Professor Stephan Matthai is the Chair of Reservoir Engineering in the Department of Infrastructure Engineering. He is a geoscientist and engineer, researching the emergent behaviour of subsurface systems and their complex response to engineering measures. Advancing field-data based simulation methods, his research team investigates multiphase reactive fluid flow and the mechanics of heterogeneous geologic media.
Current engineering applications are the sequestration of greenhouse gases in deeply buried strata, geothermal energy extraction, enhanced oil recovery, and the prediction of contaminant transport in the subsurface.
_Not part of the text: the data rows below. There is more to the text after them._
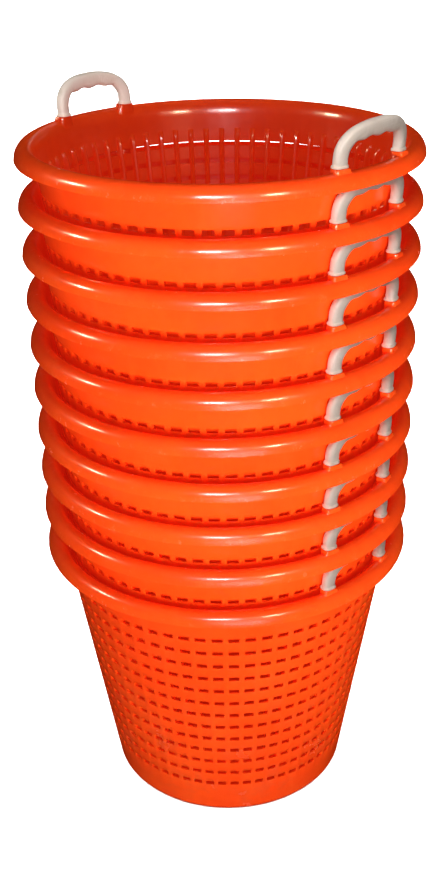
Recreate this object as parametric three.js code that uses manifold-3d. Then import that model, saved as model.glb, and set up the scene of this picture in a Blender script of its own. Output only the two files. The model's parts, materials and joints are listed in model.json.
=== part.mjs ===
// Stack of ten nested round plastic baskets, each carrying two clip-in grip handles.
// Millimetres, +Z up. The origin is the centre of the bottom basket's foot, on the floor.
// The handles lie on +X and -X.
import * as THREE from 'three';
import { mergeVertices } from 'three/addons/utils/BufferGeometryUtils.js';
import Module from 'manifold-3d';

const wasm = await Module();
wasm.setup();

// ---- Driving dimensions -------------------------------------------------------------

const BASKET_COUNT = 10;
const STACK_PITCH = 59.2; // height that each nested basket adds
const ROUND_SEGMENTS = 24; // a multiple of four keeps a corner on each axis
const GAP = 0.3; // clearance between pieces that touch

// Wall: a cone that stands for the slotted sheet and the ribs inside it together.
const RIM_LEVEL = 367.5; // height of the rim's widest circle above the foot
const WALL_TOP_RADIUS = 226.7; // outer radius of the wall at the rim level
const WALL_SLOPE = 0.159; // radius gained per millimetre of height
const BAND_THICKNESS = 3.2; // smooth band between the rim and the ribs
const RIBBED_THICKNESS = 8.9; // sheet and ribs together
const RIB_TOP = 348; // height where the inner ribs begin
const RIB_TOP_RUNOUT = 13; // height of the sloped start of the ribs

// Floor and foot ring.
const FOOT_INNER_RADIUS = 154;
const FOOT_OUTER_RADIUS = 166;
const FOOT_RECESS = 3;
const FOOT_CHAMFER = 2;
const FLOOR_THICKNESS = 4;

// Rim: a rolled cap, hollow underneath.
const RIM_OUTER_RADIUS = 250;
const RIM_CROWN_RADIUS = 236;
const RIM_HEIGHT = 18; // crown above the rim level
const LIP_THICKNESS = 2.6;
const CAP_THICKNESS = 3;
const CAP_INNER_SEGMENTS = 4;
const DOME_SEGMENTS = 3; // on each side of the crown

// Bosses on the rim that carry the handles.
const BOSS_TOP = 22; // above the rim level
const BOSS_UNDERSIDE = 9.5;
const BOSS_INNER_RADIUS = 226;
const BOSS_OUTER_RADIUS = 241;
const BOSS_WIDTH = 21;

// Handle: a D-shaped grip that follows the rim's circle and leans out with the wall.
const LEG_CENTRE = 54.5; // half the distance between the two legs' centres
const HANDLE_TOP = 69; // above the rim level
const LEG_WIDTH = 16.5; // along the rim
const GRIP_SWELL = 3; // extra depth of the grip, under its middle
const GRIP_SWELL_SPAN = 40; // half the length of the deeper part
const GRIP_MIDDLE_FALL = 15; // about the fall of the grip's centre line over that span
const HANDLE_THICKNESS = 13; // radial
const HANDLE_EDGE = 3.6; // flat cut along each long edge of the grip
const HANDLE_FOOT_RADIUS = 231.6;
const HANDLE_LEAN = 0.09; // radius gained per millimetre of height
const SHOULDER_START = 30; // height where the legs begin to bend into the grip
const SHOULDER_POWER = 2.5; // squareness of the shoulders
const HANDLE_PATH_LENGTH = 170; // nearly the length of the centre line, to share out its points
const HANDLE_STEPS = 14;

// Clip peg under each leg.
const PEG_RADIUS_IN_PLAN = 234.8; // distance of the peg from the basket's axis
const PEG_WIDTH = 8;
const PEG_DEPTH = 7;
const BARB_WIDTH = 11;
const BARB_SHOULDER = BOSS_UNDERSIDE - GAP;
const BARB_TIP = 2.5;
const BARB_TIP_WIDTH = 5;
const PEG_OVERLAP = 4; // how far the peg runs up into the leg

const ORANGE = 0xe8481a;
const OFF_WHITE = 0xe4dccf;

// ---- Helpers ------------------------------------------------------------------------

const LEG_ANGLE = LEG_CENTRE / HANDLE_FOOT_RADIUS;

function wallRadius(height) {
  return WALL_TOP_RADIUS + WALL_SLOPE * (height - RIM_LEVEL);
}

/** Points of an elliptical arc in the (radius, height) plane. */
function arc(centre, radii, fromAngle, toAngle, segments) {
  const points = [];
  for (let i = 0; i <= segments; i += 1) {
    const angle = fromAngle + ((toAngle - fromAngle) * i) / segments;
    points.push([centre[0] + radii[0] * Math.cos(angle), centre[1] + radii[1] * Math.sin(angle)]);
  }
  return points;
}

function toManifold(geometry) {
  const bare = geometry.clone();
  bare.deleteAttribute('normal');
  bare.deleteAttribute('uv');
  const welded = mergeVertices(bare, 1e-4);
  return new wasm.Manifold(new wasm.Mesh({
    numProp: 3,
    vertProperties: new Float32Array(welded.attributes.position.array),
    triVerts: new Uint32Array(welded.index.array),
  }));
}

function toGeometry(solid) {
  const mesh = solid.getMesh();
  const geometry = new THREE.BufferGeometry();
  geometry.setAttribute('position', new THREE.BufferAttribute(new Float32Array(mesh.vertProperties), 3));
  geometry.setIndex(new THREE.BufferAttribute(new Uint32Array(mesh.triVerts), 1));
  geometry.computeVertexNormals();
  return geometry;
}

/** A flat outline in the (x, z) plane, extruded along Y about y = 0. */
function extrudedOutline(points, depth) {
  const shape = new THREE.Shape(points.map(([x, z]) => new THREE.Vector2(x, z)));
  const geometry = new THREE.ExtrudeGeometry(shape, { depth, bevelEnabled: false, steps: 1 });
  geometry.translate(0, 0, -depth / 2);
  geometry.rotateX(Math.PI / 2);
  return geometry;
}

// ---- Basket shell -------------------------------------------------------------------

function shellProfile() {
  const floorTop = FOOT_RECESS + FLOOR_THICKNESS;
  const ribFoot = RIB_TOP - RIB_TOP_RUNOUT;
  const lipInner = RIM_OUTER_RADIUS - LIP_THICKNESS;
  const capInner = arc(
    [(WALL_TOP_RADIUS + lipInner) / 2, RIM_LEVEL],
    [(lipInner - WALL_TOP_RADIUS) / 2, RIM_HEIGHT - CAP_THICKNESS],
    Math.PI, 0, CAP_INNER_SEGMENTS,
  );
  const domeOuter = arc(
    [RIM_CROWN_RADIUS, RIM_LEVEL],
    [RIM_OUTER_RADIUS - RIM_CROWN_RADIUS, RIM_HEIGHT],
    0, Math.PI / 2, DOME_SEGMENTS,
  );
  const innerEdge = WALL_TOP_RADIUS - BAND_THICKNESS;
  const domeInner = arc(
    [RIM_CROWN_RADIUS, RIM_LEVEL],
    [RIM_CROWN_RADIUS - innerEdge, RIM_HEIGHT],
    Math.PI / 2, Math.PI, DOME_SEGMENTS,
  );
  return [
    [0, FOOT_RECESS],
    [FOOT_INNER_RADIUS, FOOT_RECESS],
    [FOOT_INNER_RADIUS + FOOT_CHAMFER, 0],
    [FOOT_OUTER_RADIUS, 0],
    [wallRadius(FOOT_RECESS), FOOT_RECESS],
    ...capInner,
    ...domeOuter,
    ...domeInner.slice(1),
    [wallRadius(RIB_TOP) - BAND_THICKNESS, RIB_TOP],
    [wallRadius(ribFoot) - RIBBED_THICKNESS, ribFoot],
    [wallRadius(floorTop) - RIBBED_THICKNESS, floorTop],
    [0, floorTop],
  ];
}

/** A boss seen in the (radius, height) plane, extruded across the rim and turned into place. */
function bossGeometry(angle) {
  const top = RIM_LEVEL + BOSS_TOP;
  const underside = RIM_LEVEL + BOSS_UNDERSIDE;
  const geometry = extrudedOutline([
    [BOSS_INNER_RADIUS, underside],
    [BOSS_OUTER_RADIUS, underside],
    [BOSS_OUTER_RADIUS, top],
    [BOSS_INNER_RADIUS, top],
  ], BOSS_WIDTH);
  geometry.rotateZ(angle);
  return geometry;
}

function pegHoleGeometry(angle) {
  const height = BOSS_TOP - BOSS_UNDERSIDE + 2;
  const geometry = new THREE.BoxGeometry(PEG_DEPTH + 2 * GAP, PEG_WIDTH + 2 * GAP, height);
  geometry.translate(PEG_RADIUS_IN_PLAN, 0, RIM_LEVEL + (BOSS_TOP + BOSS_UNDERSIDE) / 2);
  geometry.rotateZ(angle);
  return geometry;
}

function shellGeometry() {
  const profile = shellProfile().map(([radius, height]) => new THREE.Vector2(radius, height));
  const lathe = new THREE.LatheGeometry(profile, ROUND_SEGMENTS);
  lathe.rotateX(Math.PI / 2);
  let solid = toManifold(lathe);
  const legAngles = [LEG_ANGLE, -LEG_ANGLE, Math.PI + LEG_ANGLE, Math.PI - LEG_ANGLE];
  for (const angle of legAngles) {
    solid = solid.add(toManifold(bossGeometry(angle)));
  }
  for (const angle of legAngles) {
    solid = solid.subtract(toManifold(pegHoleGeometry(angle)));
  }
  return toGeometry(solid);
}

// ---- Grip handle --------------------------------------------------------------------

/** Centre line of a handle, flat in the (x, z) plane, from the right foot to the left foot. */
class HandlePath extends THREE.Curve {
  getPoint(t, target = new THREE.Vector3()) {
    const foot = BOSS_TOP + GAP;
    const legShare = (SHOULDER_START - foot) / HANDLE_PATH_LENGTH;
    const side = t < 0.5 ? 1 : -1;
    const fromFoot = t < 0.5 ? t : 1 - t;
    if (fromFoot < legShare) {
      const height = foot + (SHOULDER_START - foot) * (fromFoot / legShare);
      return target.set(side * LEG_CENTRE, 0, height);
    }
    const angle = ((fromFoot - legShare) / (0.5 - legShare)) * (Math.PI / 2);
    const across = Math.max(Math.cos(angle), 0) ** (2 / SHOULDER_POWER);
    const up = Math.sin(angle) ** (2 / SHOULDER_POWER);
    const rise = HANDLE_TOP - LEG_WIDTH / 2 - SHOULDER_START;
    return target.set(side * LEG_CENTRE * across, 0, SHOULDER_START + rise * up);
  }
}

/** Lowers the underside of the grip, most of all at its middle. */
function swellGrip(geometry) {
  const position = geometry.attributes.position;
  for (let i = 0; i < position.count; i += 1) {
    const along = Math.min(Math.abs(position.getX(i)) / GRIP_SWELL_SPAN, 1);
    const middle = HANDLE_TOP - LEG_WIDTH / 2 - along * along * GRIP_MIDDLE_FALL;
    if (along < 1 && position.getZ(i) < middle) {
      position.setZ(i, position.getZ(i) - GRIP_SWELL * (1 - along * along));
    }
  }
  return geometry;
}

/** Cross-section of a handle: x points outward from the basket, y across the grip. */
function handleSection() {
  const x = HANDLE_THICKNESS / 2;
  const y = LEG_WIDTH / 2;
  const cut = HANDLE_EDGE;
  const quarter = [[x, y - cut], [x - cut, y]];
  return new THREE.Shape([
    ...quarter,
    ...quarter.map(([u, v]) => [-u, v]).reverse(),
    ...quarter.map(([u, v]) => [-u, -v]),
    ...quarter.map(([u, v]) => [u, -v]).reverse(),
  ].map(([u, v]) => new THREE.Vector2(u, v)));
}

/** Wraps a flat handle (x across, y outward, z up) around the rim at +X. */
function wrapAroundRim(geometry) {
  const position = geometry.attributes.position;
  for (let i = 0; i < position.count; i += 1) {
    const angle = -position.getX(i) / HANDLE_FOOT_RADIUS;
    const height = position.getZ(i);
    const radius = HANDLE_FOOT_RADIUS + HANDLE_LEAN * (height - BOSS_TOP) + position.getY(i);
    position.setXYZ(i, radius * Math.cos(angle), radius * Math.sin(angle), height + RIM_LEVEL);
  }
  return geometry;
}

function pegGeometry(angle) {
  const top = RIM_LEVEL + BOSS_TOP + PEG_OVERLAP;
  const shoulder = RIM_LEVEL + BARB_SHOULDER;
  const tip = RIM_LEVEL + BARB_TIP;
  const geometry = extrudedOutline([
    [-BARB_TIP_WIDTH / 2, tip],
    [BARB_TIP_WIDTH / 2, tip],
    [BARB_WIDTH / 2, shoulder],
    [PEG_WIDTH / 2, shoulder],
    [PEG_WIDTH / 2, top],
    [-PEG_WIDTH / 2, top],
    [-PEG_WIDTH / 2, shoulder],
    [-BARB_WIDTH / 2, shoulder],
  ], PEG_DEPTH);
  geometry.rotateZ(Math.PI / 2);
  geometry.translate(PEG_RADIUS_IN_PLAN, 0, 0);
  geometry.rotateZ(angle);
  return geometry;
}

function handleGeometry() {
  const grip = new THREE.ExtrudeGeometry(handleSection(), {
    steps: HANDLE_STEPS,
    extrudePath: new HandlePath(),
    bevelEnabled: false,
  });
  let solid = toManifold(wrapAroundRim(swellGrip(grip)));
  for (const angle of [LEG_ANGLE, -LEG_ANGLE]) {
    solid = solid.add(toManifold(pegGeometry(angle)));
  }
  return toGeometry(solid);
}

// ---- Stack --------------------------------------------------------------------------

const stack = new THREE.Group();
const shell = shellGeometry();
const handle = handleGeometry();

function addPiece(parent, name, geometry, color, roughness, turn) {
  const material = new THREE.MeshStandardMaterial({ color, roughness, metalness: 0 });
  const mesh = new THREE.Mesh(geometry, material);
  mesh.name = name;
  mesh.rotation.z = turn;
  parent.add(mesh);
}

for (let level = 0; level < BASKET_COUNT; level += 1) {
  const label = `basket_${String(level + 1).padStart(2, '0')}`;
  const basket = new THREE.Group();
  basket.position.z = level * STACK_PITCH;
  addPiece(basket, `${label}_shell`, shell, ORANGE, 0.3, 0);
  addPiece(basket, `${label}_right_handle`, handle, OFF_WHITE, 0.45, 0);
  addPiece(basket, `${label}_left_handle`, handle, OFF_WHITE, 0.45, Math.PI);
  stack.add(basket);
}

export default stack;
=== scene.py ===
import json
import math

import bmesh
import bpy
import numpy as np
from mathutils import Matrix, Vector

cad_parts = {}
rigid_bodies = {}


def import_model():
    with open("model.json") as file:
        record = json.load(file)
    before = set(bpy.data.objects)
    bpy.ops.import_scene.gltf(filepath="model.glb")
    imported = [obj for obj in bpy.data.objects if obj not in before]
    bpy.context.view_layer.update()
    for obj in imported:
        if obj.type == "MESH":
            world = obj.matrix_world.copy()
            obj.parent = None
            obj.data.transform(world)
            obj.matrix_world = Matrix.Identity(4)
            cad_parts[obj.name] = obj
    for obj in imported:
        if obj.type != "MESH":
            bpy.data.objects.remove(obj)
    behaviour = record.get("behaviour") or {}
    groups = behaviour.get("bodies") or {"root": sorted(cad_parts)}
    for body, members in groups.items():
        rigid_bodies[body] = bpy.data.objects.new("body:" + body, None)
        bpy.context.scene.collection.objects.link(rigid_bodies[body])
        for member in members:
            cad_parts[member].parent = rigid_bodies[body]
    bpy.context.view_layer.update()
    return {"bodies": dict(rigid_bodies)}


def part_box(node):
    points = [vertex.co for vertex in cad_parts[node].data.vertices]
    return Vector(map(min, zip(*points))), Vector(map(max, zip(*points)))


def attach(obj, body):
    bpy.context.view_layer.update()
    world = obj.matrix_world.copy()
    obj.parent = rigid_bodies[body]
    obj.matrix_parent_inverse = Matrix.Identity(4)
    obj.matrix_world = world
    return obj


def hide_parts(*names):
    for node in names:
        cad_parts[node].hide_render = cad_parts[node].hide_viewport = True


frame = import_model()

# Ten nested round plastic baskets, each with two clip-in grip handles. Metres, +Z up.
# The camera stands at azimuth 43 degrees, so the +X handles show at the front right.

# ---- Measures taken from the frame ----------------------------------------------------

BODIES = sorted(frame["bodies"])


def shell_node(body):
    return f"{body}_shell"


def base_height(body):
    """Height of a basket's foot above the floor."""
    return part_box(shell_node(body))[0].z


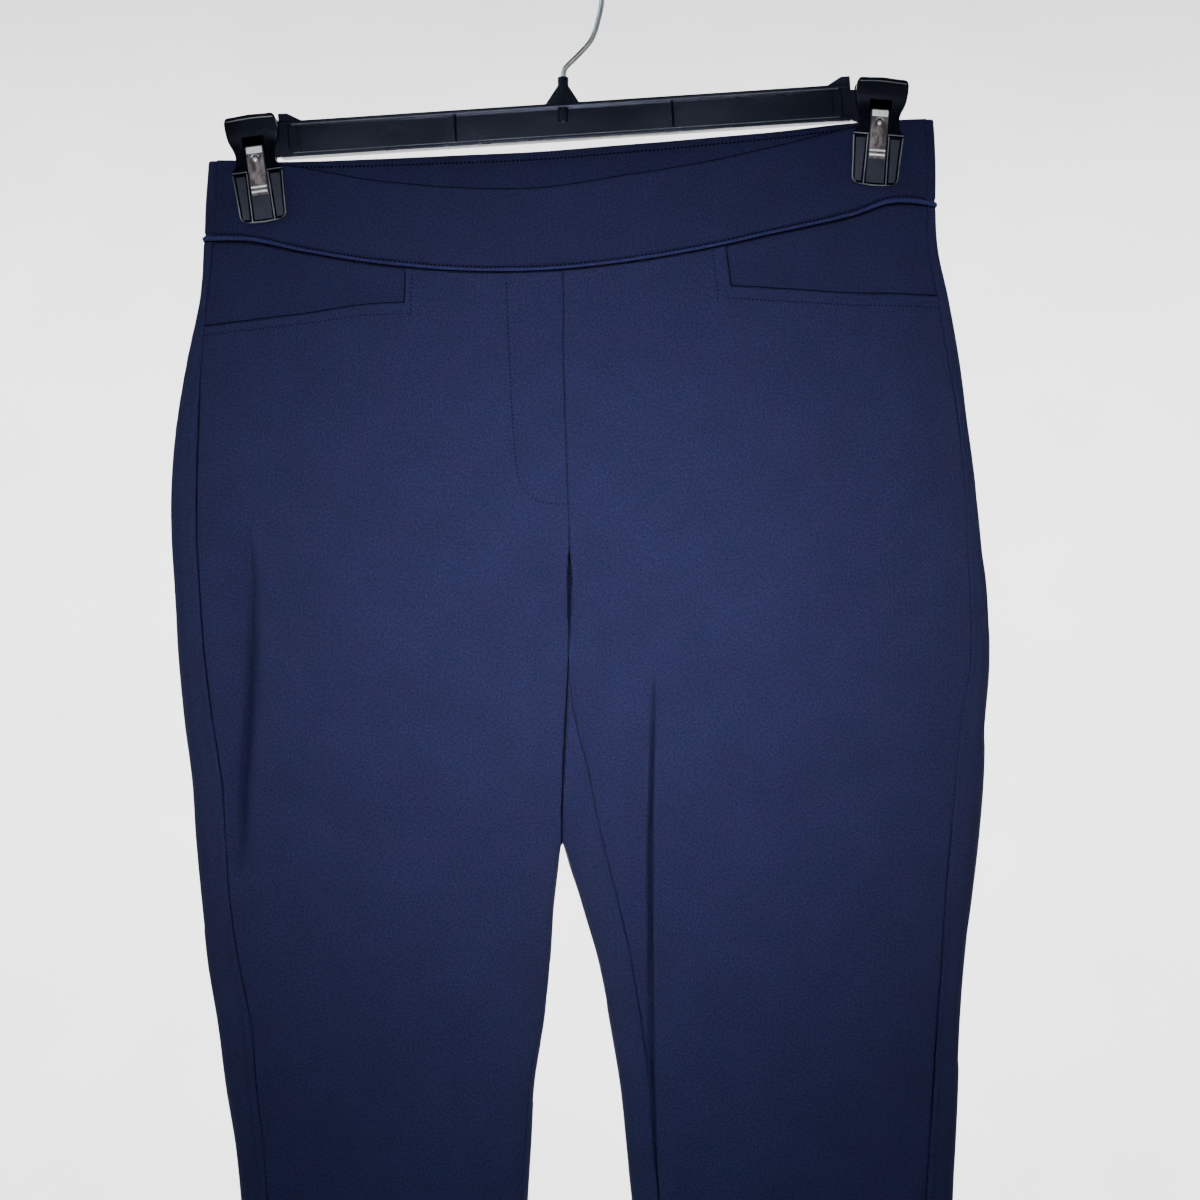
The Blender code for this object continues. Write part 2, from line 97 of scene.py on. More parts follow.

Yinghui Tian is an Associate Professor in the Department of Infrastructure Engineering. His research background is offshore Geotechnics. He is passionate about fundamental soil mechanics and his research work is set to provide reliable and economic foundation solutions for offshore engineering developments.
His current research projects include
- offshore mooring and anchoring system development,
- offshore pipeline integrity and stability study,
- large deformation modelling and constitutive model development,
- piling engineering and offshore renewable foundations, and
- problematic carbonate soil behaviour modelling.
Strong engagement with industry has enabled Associate Professor Tian to translate innovative research outcomes into practical solutions for engineering practice and design, including the development of two suites of computer software (UWAINT and CASPA), which are licenced to leading companies to support their offshore developments.
Dr Samintha Perera is a Senior Lecturer in Geotechnical Engineering in the Department of Infrastructure Engineering.
With a primary interest in CO2 sequestration, Dr Perera’s research aims to search for novel solutions across a wide range of disciplines by creatively exploring current and emerging issues in earth science engineering.